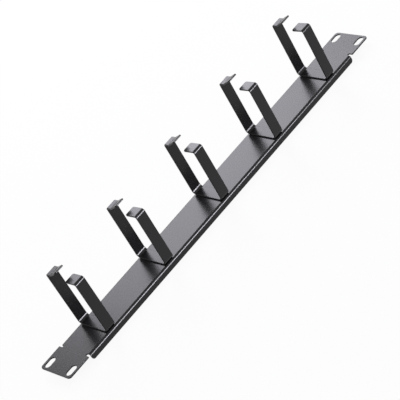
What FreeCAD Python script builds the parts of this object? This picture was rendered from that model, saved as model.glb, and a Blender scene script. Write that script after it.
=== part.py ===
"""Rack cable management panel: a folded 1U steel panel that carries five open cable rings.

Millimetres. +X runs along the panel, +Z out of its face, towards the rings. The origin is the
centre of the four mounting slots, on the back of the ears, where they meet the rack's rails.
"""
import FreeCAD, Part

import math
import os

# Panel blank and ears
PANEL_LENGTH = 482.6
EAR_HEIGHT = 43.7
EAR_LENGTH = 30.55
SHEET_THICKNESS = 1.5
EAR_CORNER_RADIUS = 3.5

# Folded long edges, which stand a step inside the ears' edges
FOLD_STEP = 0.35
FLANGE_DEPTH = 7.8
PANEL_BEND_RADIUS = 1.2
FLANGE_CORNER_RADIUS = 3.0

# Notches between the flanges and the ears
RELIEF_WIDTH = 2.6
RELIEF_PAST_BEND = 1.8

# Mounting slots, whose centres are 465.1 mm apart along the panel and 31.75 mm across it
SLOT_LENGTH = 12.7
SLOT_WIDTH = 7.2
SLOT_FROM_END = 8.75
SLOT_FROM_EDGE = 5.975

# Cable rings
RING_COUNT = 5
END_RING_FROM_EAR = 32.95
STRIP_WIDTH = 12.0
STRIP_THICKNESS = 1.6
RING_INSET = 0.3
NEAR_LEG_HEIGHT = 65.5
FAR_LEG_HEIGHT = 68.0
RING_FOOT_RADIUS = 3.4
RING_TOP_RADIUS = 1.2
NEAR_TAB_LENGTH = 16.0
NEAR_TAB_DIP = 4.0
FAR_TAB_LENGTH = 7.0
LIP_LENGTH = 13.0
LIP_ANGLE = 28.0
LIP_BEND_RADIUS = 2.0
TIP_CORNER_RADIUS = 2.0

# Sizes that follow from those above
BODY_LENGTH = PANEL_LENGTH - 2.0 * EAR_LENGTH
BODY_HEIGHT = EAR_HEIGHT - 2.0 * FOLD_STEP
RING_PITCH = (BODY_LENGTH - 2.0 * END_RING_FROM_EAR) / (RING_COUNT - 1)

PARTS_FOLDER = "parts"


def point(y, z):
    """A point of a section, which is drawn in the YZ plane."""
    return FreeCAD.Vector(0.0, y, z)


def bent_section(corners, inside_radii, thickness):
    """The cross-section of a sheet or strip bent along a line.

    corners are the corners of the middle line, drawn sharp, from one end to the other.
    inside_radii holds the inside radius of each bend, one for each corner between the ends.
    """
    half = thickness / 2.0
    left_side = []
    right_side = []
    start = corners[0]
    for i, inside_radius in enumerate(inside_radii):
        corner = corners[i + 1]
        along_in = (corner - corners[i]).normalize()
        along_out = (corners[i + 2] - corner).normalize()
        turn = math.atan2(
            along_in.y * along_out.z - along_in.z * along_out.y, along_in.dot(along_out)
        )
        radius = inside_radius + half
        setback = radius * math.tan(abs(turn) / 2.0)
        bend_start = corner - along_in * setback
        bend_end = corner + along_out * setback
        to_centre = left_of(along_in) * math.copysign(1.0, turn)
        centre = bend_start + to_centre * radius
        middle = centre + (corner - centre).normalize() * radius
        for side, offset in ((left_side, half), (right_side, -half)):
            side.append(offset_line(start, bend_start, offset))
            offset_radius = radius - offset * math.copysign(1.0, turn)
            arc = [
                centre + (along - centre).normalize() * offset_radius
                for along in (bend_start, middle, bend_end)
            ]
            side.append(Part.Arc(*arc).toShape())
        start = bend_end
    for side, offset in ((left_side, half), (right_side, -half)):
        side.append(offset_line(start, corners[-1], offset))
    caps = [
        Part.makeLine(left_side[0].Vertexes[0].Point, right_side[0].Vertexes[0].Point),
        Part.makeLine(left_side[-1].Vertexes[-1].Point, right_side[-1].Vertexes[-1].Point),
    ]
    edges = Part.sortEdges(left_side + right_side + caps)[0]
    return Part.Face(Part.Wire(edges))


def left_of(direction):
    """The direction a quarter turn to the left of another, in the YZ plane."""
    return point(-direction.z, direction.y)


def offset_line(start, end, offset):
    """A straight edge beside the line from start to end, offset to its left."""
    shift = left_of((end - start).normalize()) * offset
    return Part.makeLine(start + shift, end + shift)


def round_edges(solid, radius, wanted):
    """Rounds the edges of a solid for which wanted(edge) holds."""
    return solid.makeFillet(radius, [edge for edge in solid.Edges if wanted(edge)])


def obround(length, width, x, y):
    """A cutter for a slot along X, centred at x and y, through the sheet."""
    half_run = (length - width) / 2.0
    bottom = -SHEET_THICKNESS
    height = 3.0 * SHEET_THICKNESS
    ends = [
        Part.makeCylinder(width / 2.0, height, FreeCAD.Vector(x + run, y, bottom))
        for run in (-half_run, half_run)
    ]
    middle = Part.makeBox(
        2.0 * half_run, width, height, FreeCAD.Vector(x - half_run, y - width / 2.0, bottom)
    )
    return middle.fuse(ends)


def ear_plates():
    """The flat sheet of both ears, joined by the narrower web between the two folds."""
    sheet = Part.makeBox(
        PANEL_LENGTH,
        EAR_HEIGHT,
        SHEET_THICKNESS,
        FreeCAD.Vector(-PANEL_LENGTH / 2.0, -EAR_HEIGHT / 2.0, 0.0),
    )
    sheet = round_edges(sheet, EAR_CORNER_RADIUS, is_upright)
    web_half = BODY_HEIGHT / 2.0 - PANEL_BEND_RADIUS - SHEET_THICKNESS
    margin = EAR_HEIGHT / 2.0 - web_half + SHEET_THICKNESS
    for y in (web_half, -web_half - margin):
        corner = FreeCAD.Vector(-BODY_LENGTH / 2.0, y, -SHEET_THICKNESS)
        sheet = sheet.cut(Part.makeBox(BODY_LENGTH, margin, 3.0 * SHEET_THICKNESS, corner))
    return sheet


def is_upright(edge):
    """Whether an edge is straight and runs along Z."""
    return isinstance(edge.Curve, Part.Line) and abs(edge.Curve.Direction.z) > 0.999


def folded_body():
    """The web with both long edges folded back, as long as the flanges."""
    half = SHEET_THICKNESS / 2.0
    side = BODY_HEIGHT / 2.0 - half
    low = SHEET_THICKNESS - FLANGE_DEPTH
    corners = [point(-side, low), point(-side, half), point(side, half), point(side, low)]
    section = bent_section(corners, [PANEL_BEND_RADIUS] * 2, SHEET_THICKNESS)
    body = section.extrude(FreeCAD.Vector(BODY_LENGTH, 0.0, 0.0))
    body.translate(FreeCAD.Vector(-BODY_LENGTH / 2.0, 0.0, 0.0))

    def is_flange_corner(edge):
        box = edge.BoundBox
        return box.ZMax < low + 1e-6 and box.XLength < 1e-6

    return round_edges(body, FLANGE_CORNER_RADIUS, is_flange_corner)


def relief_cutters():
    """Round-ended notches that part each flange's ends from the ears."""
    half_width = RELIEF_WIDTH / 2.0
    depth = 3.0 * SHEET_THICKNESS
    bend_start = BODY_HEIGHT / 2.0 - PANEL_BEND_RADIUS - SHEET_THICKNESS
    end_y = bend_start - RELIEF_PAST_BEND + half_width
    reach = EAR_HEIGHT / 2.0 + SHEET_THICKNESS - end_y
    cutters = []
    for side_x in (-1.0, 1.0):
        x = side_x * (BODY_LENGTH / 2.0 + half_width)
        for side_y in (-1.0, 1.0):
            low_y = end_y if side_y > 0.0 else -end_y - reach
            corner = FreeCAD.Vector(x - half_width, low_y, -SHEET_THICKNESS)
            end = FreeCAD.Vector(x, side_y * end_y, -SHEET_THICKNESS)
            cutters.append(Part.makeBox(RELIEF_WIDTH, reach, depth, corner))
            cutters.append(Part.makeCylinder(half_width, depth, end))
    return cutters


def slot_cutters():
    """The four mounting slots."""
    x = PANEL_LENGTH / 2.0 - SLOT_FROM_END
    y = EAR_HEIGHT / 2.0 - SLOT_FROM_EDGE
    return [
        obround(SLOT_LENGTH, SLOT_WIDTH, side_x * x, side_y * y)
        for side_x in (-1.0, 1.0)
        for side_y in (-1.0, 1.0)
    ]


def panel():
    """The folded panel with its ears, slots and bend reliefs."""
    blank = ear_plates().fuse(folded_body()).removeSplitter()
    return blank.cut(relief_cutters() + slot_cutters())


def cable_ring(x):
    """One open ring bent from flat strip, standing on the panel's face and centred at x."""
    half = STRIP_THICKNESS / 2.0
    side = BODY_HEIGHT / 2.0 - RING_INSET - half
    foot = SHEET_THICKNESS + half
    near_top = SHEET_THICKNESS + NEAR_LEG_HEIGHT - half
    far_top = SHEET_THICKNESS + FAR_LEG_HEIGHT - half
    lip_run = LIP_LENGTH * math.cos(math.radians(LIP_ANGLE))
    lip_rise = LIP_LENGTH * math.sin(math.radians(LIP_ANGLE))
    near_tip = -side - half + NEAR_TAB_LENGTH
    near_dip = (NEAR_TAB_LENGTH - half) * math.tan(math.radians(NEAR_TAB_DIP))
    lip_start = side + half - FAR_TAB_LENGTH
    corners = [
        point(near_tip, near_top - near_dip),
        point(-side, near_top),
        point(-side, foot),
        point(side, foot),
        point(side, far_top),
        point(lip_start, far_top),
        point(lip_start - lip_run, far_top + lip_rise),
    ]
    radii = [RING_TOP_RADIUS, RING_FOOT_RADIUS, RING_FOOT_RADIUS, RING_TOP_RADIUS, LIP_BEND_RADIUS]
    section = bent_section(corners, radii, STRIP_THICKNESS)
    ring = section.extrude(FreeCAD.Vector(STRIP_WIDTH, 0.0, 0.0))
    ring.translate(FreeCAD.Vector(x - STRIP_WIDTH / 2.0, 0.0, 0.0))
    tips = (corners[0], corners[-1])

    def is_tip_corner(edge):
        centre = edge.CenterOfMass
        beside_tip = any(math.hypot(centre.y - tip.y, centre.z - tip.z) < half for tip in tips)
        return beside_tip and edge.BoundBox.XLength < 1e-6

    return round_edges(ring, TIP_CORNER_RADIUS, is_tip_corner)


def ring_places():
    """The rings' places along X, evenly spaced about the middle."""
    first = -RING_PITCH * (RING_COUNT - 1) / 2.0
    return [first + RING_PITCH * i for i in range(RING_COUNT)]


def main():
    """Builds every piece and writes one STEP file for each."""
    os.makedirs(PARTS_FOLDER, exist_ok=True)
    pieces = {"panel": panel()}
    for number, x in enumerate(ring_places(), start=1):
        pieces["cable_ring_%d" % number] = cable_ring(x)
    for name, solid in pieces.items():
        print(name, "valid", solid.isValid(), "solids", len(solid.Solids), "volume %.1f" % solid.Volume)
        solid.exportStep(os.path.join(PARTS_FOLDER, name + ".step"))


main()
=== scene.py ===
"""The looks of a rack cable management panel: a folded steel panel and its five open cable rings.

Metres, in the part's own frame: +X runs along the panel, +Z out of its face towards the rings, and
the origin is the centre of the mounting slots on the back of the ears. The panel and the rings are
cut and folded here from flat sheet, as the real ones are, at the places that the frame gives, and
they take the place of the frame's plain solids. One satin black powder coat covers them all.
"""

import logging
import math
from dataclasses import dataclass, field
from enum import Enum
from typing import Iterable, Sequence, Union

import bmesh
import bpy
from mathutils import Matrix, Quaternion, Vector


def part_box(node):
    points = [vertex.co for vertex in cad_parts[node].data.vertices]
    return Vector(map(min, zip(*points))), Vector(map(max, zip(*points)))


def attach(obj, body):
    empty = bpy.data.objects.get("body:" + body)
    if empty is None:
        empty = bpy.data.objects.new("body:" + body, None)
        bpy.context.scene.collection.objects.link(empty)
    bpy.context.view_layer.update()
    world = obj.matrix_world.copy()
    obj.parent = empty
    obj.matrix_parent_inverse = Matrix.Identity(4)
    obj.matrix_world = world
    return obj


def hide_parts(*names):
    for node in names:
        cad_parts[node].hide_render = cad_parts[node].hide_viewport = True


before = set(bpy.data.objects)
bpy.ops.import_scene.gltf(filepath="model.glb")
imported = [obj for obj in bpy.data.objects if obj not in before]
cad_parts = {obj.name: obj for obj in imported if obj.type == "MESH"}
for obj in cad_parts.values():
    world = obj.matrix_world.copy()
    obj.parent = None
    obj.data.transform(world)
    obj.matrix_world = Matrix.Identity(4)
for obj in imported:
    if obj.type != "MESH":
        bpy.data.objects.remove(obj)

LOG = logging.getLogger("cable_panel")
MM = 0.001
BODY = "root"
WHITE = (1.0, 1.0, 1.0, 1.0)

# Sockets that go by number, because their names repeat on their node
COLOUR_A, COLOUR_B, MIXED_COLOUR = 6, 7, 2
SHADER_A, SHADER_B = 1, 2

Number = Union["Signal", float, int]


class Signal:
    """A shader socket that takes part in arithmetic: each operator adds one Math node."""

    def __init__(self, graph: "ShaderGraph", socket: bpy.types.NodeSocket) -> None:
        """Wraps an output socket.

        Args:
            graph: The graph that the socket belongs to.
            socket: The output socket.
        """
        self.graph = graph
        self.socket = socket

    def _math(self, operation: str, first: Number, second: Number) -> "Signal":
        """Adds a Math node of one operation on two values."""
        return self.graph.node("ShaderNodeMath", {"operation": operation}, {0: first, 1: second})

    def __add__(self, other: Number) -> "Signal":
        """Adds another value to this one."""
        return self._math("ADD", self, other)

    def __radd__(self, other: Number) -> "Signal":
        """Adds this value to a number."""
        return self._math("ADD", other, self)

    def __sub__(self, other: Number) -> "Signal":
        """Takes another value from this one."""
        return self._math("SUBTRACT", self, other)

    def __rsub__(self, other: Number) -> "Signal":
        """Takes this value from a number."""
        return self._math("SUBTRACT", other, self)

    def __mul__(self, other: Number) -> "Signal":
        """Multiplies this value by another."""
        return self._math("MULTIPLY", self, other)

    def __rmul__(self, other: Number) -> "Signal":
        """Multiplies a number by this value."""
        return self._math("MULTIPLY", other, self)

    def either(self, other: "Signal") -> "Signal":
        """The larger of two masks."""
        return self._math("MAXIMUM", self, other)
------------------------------
The lines to be given again exactly are those from the one containing "for number, x" up to and including the one containing "for node in".

## FULL ANSWER
    for number, x in enumerate(ring_places(), start=1):
        pieces["cable_ring_%d" % number] = cable_ring(x)
    for name, solid in pieces.items():
        print(name, "valid", solid.isValid(), "solids", len(solid.Solids), "volume %.1f" % solid.Volume)
        solid.exportStep(os.path.join(PARTS_FOLDER, name + ".step"))


main()
=== scene.py ===
"""The looks of a rack cable management panel: a folded steel panel and its five open cable rings.

Metres, in the part's own frame: +X runs along the panel, +Z out of its face towards the rings, and
the origin is the centre of the mounting slots on the back of the ears. The panel and the rings are
cut and folded here from flat sheet, as the real ones are, at the places that the frame gives, and
they take the place of the frame's plain solids. One satin black powder coat covers them all.
"""

import logging
import math
from dataclasses import dataclass, field
from enum import Enum
from typing import Iterable, Sequence, Union

import bmesh
import bpy
from mathutils import Matrix, Quaternion, Vector


def part_box(node):
    points = [vertex.co for vertex in cad_parts[node].data.vertices]
    return Vector(map(min, zip(*points))), Vector(map(max, zip(*points)))


def attach(obj, body):
    empty = bpy.data.objects.get("body:" + body)
    if empty is None:
        empty = bpy.data.objects.new("body:" + body, None)
        bpy.context.scene.collection.objects.link(empty)
    bpy.context.view_layer.update()
    world = obj.matrix_world.copy()
    obj.parent = empty
    obj.matrix_parent_inverse = Matrix.Identity(4)
    obj.matrix_world = world
    return obj


def hide_parts(*names):
    for node in names:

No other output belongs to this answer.